> [Exercise prompt]: Check each line of the listing for the word "import" and report how many lines contain it, giving nothing but the number.

> [Records for this task]:
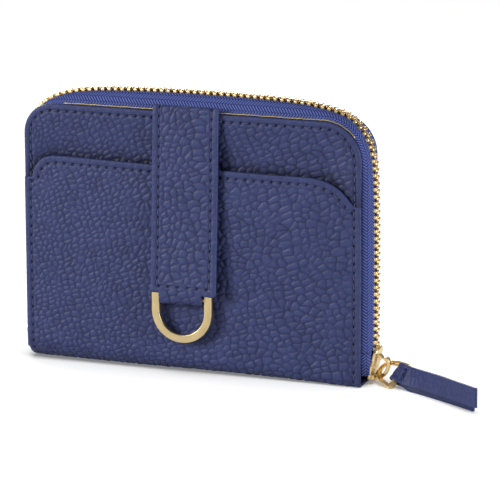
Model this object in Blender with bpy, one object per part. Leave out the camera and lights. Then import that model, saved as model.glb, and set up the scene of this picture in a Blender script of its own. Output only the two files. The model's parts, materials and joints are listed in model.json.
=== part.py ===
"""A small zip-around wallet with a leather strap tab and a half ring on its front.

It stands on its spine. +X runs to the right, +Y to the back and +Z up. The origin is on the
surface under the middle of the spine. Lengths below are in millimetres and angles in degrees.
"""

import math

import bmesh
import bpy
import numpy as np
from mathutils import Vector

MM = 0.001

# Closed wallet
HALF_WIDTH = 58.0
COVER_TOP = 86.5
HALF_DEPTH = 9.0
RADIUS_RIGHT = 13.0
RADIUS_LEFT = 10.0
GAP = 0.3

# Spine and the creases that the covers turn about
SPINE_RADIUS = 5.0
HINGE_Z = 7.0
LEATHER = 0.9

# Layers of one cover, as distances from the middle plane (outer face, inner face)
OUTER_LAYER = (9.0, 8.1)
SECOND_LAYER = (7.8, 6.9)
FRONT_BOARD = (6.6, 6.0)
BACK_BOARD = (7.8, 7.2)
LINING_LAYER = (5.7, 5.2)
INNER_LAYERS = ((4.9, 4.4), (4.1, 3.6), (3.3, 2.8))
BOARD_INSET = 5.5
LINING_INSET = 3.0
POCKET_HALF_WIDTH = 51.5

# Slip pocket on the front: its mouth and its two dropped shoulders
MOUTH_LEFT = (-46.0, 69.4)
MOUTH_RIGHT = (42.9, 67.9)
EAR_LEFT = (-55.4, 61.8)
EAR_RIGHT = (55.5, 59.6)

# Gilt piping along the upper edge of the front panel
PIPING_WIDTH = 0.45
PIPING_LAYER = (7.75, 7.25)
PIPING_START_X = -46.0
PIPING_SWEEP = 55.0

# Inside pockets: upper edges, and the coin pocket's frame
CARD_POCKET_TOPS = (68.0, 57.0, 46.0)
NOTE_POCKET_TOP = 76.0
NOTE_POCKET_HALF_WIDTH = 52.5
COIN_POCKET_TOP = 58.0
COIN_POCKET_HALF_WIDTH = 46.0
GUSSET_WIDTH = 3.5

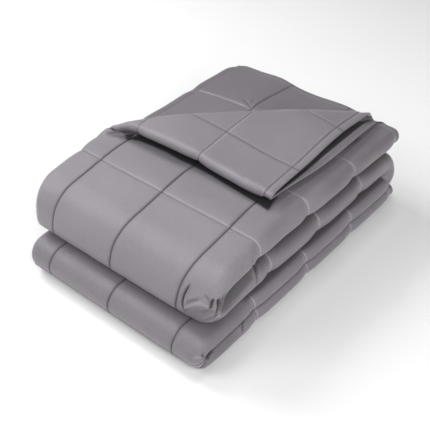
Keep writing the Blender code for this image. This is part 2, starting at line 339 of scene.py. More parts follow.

> [Correct response]: 6